Shooting Craps in Search of an Optimal Strategy for Training Connectionist Pattern Classifiers

We compare two strategies for training connectionist (as well as non-connectionist) models for statistical pattern recognition. The probabilistic strategy is based on the notion that Bayesian discrimination (i.e., optimal classification) is achieved when the classifier learns the a posteriori class distributions of the random feature vector. The differential strategy is based on the notion that the identity of the largest class a posteriori probability of the feature vector is all that is needed to achieve Bayesian discrimination. Each strategy is directly linked to a family of objective functions that can be used in the supervised training procedure.

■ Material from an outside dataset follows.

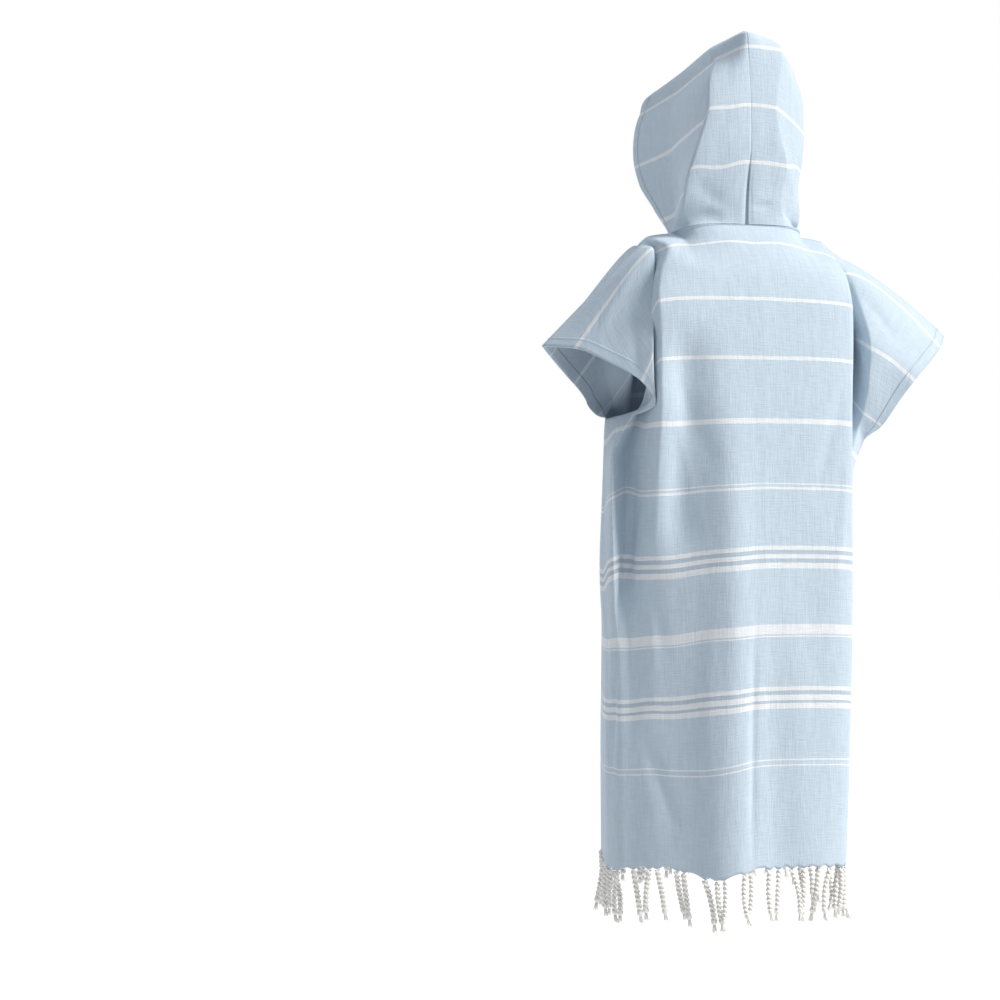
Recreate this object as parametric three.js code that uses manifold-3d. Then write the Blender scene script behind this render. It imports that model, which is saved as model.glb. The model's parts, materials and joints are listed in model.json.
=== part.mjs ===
import * as THREE from 'three';
import { mergeVertices } from 'three/addons/utils/BufferGeometryUtils.js';
import Module from 'manifold-3d';

// A child's hooded bath poncho in flat-woven cotton, in the form that it has when it is worn.
// Millimetres. +Z is up, the front faces -Y, the wearer's left is +X.
// The origin is the middle of the neck, level with the shoulders.

// Driving dimensions
const clothWall = 1.6;
const seamGap = 0.3;
const clothLength = 830;
const sleeveOpening = 240;
const neckHalfWidth = 82;
const panelHalf = 125;
const pocket = { top: 302, bend: 441, bottom: 536, topHalf: 80, bottomHalf: 109 };
const crown = { start: 220, rise: 26, fullness: 3.4 };
const tassel = {
  count: 25, length: 65, radius: 2.7, sides: 4, root: 4.2, inset: 9, lean: 14, swing: 5, jitter: 0.012,
};

// The neck opening of each panel. cut: how far it is cut below the shoulder fold, depth and rise:
// its middle from the origin, roundX, roundY and roundZ: how square its curve is.
const neck = {
  back: { cut: 12, depth: 47, rise: 8, roundX: 0.5, roundY: 0.6, roundZ: 1.2 },
  front: { cut: 105, depth: -92, rise: -42, roundX: 0.85, roundY: 0.75, roundZ: 1.2 },
};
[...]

We prove that the probabilistic strategy - linked with error measure objective functions such as mean-squared-error and cross-entropy - typically used to train classifiers necessarily requires larger training sets and more complex classifier architectures than those needed to approximate the Bayesian discriminant function. In contrast. we prove that the differential strategy - linked with classificationfigure-of-merit objective functions (CFMmono) [3] - requires the minimum classifier functional complexity and the fewest training examples necessary to approximate the Bayesian discriminant function with specified precision (measured in probability of error). We present our proofs in the context of a game of chance in which an unfair C-sided die is tossed repeatedly. We show that this rigged game of dice is a paradigm at the root of all statistical pattern recognition tasks, and demonstrate how a simple extension of the concept leads us to a general information-theoretic model of sample complexity for statistical pattern recognition.